Launching a new product into the market to gain impact market share using price can obviously be successful.

Increasing price once you have achieved those market share objectives though can be hard. One key benefit with this strategy is that you can gain economies of scale.

You need to assess the competition in that they may well respond with lower prices once you begin to hurt them. You may end up with lots of stock or equipment, low sales and at a price that simply doesn’t make sense.

3. Tactical moves

Specific tactical pricing against competitors as part of a wider strategy can quickly become a game of chess in a market consisting of intelligent competition. Active competition with its ear to the ground will be responsive – and in that are the tactics. Ironically, the more stupid the competition, the more your tactical pricing may depend on luck.


Be careful instigating price wars

Reducing prices in a zero sum market will simply lead to competition price reactions.

A zero sum market is where there is no additional growth or penetration into new sectors available. The cake isn’t getting any bigger.

Reducing your price will therefore not add new business to the market but instead simply take business from competition. Competition will then likely respond by matching your new low price or even beating it.

This can result in all participants in that market finishing with roughly the same market share as at the beginning but all with lower prices and lower profits.

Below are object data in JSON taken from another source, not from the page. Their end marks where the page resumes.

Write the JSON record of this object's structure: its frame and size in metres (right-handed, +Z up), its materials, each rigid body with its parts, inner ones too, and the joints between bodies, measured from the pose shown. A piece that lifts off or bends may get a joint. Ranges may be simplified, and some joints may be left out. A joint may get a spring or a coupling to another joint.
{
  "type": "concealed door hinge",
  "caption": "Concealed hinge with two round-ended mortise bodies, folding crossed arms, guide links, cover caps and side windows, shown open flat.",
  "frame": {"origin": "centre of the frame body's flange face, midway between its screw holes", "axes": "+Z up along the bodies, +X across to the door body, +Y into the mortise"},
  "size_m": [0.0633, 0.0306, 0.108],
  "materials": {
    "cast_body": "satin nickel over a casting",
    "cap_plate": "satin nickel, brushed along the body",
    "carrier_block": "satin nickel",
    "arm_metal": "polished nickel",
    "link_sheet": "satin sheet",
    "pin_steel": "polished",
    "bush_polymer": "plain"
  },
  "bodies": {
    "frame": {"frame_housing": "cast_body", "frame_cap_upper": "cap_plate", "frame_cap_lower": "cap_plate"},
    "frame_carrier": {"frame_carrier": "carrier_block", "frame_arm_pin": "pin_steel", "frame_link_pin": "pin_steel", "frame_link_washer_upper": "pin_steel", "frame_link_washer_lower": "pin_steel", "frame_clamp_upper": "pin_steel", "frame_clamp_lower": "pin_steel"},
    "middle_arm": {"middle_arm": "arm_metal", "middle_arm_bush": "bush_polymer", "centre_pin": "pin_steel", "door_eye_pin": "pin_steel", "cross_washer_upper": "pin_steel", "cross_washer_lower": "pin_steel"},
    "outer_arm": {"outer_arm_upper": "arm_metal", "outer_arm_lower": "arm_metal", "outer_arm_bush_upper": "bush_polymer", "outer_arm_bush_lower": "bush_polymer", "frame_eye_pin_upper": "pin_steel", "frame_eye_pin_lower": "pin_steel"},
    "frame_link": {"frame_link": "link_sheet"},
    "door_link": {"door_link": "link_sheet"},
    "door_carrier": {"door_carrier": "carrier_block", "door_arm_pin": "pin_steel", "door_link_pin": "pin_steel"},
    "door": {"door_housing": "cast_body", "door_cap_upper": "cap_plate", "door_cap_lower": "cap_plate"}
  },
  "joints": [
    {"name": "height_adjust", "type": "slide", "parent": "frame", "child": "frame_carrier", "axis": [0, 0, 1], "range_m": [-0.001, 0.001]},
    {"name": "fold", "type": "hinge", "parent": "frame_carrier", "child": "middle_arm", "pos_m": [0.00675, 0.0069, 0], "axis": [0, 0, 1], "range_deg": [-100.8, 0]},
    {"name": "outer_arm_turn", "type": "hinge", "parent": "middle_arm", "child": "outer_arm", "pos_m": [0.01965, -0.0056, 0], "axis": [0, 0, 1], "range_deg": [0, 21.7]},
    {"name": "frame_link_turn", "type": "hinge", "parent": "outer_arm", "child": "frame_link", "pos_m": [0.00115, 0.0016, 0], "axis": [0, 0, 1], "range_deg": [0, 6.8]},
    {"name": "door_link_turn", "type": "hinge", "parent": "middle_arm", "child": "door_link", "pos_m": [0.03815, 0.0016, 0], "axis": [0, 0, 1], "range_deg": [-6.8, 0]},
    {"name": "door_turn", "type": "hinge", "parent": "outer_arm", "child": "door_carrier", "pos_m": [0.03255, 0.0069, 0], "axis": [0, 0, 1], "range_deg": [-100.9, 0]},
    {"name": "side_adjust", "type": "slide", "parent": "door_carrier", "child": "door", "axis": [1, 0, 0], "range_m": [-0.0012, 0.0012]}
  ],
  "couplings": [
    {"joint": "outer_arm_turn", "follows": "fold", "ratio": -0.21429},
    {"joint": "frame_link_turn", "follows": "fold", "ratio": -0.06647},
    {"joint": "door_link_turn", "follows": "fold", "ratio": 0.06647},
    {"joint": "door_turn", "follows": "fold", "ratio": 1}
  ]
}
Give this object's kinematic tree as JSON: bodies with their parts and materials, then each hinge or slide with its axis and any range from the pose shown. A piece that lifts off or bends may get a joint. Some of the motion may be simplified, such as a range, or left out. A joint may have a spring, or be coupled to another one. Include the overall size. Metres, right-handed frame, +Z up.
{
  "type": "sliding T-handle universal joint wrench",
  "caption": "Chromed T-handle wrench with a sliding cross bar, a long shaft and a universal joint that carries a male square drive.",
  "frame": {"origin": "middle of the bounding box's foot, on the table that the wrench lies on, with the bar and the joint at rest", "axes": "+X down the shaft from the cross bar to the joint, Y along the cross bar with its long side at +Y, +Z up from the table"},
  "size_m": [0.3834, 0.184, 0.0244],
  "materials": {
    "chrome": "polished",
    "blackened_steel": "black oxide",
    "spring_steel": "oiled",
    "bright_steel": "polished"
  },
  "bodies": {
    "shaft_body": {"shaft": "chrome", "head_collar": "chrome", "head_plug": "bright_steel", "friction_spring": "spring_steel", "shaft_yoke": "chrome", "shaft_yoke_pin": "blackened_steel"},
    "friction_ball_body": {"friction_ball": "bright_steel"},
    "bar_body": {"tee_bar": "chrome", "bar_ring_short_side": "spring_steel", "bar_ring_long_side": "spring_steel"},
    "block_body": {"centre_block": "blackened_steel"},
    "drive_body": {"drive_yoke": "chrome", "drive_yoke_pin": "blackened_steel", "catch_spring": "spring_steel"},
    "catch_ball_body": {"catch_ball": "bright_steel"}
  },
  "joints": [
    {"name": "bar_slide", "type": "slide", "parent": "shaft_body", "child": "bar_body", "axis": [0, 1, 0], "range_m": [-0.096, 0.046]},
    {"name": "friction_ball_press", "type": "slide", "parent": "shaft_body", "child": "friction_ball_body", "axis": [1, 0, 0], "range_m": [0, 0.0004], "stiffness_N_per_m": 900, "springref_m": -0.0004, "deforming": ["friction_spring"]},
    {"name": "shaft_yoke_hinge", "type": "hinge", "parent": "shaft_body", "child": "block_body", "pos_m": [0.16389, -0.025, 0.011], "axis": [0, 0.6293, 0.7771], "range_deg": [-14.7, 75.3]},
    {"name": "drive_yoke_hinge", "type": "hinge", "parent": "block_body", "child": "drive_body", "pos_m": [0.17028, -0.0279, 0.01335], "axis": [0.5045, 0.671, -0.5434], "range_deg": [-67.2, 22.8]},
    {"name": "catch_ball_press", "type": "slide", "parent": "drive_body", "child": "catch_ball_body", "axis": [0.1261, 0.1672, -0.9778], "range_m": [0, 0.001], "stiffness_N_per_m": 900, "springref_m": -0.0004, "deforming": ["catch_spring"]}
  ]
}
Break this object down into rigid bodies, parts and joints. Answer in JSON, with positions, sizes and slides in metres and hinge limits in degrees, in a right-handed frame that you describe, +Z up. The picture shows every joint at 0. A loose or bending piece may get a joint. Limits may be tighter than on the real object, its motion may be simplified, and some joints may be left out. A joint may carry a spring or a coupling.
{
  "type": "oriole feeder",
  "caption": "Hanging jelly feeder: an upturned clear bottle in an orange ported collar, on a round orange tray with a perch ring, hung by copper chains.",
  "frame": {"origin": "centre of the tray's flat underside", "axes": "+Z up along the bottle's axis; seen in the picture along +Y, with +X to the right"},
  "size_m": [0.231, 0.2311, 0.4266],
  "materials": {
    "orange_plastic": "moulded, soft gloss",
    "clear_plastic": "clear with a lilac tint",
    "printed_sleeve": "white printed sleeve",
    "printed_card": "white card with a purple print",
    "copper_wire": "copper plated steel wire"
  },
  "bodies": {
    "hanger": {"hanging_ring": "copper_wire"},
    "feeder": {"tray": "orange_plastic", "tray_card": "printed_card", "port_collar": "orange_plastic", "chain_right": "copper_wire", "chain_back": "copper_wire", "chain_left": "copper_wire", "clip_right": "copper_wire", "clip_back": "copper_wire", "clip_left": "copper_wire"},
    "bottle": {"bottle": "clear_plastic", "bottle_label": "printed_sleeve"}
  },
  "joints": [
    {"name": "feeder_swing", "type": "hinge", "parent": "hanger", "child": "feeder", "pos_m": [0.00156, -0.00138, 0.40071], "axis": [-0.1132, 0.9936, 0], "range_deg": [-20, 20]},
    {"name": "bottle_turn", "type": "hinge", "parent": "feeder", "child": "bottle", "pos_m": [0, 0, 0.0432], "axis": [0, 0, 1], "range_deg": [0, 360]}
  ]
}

The sum value of that market is now less than before and is less healthy due to lower profits and increased pressure on costs. This in turn may affect product or service quality and investment.


Internal influencers on cost

Good business obviously requires a positive relationship between cost in and price out.

You can aim for economies of scale (reduced unit costs due to more efficient production and/or logistics) or wider allocation of fixed costs. But be aware of the following traps.

Stepped fixed costs: for example, just when you thought you were getting somewhere on profit, you have to employ two more people.

Cashflow: increased market share usually means more working capital required.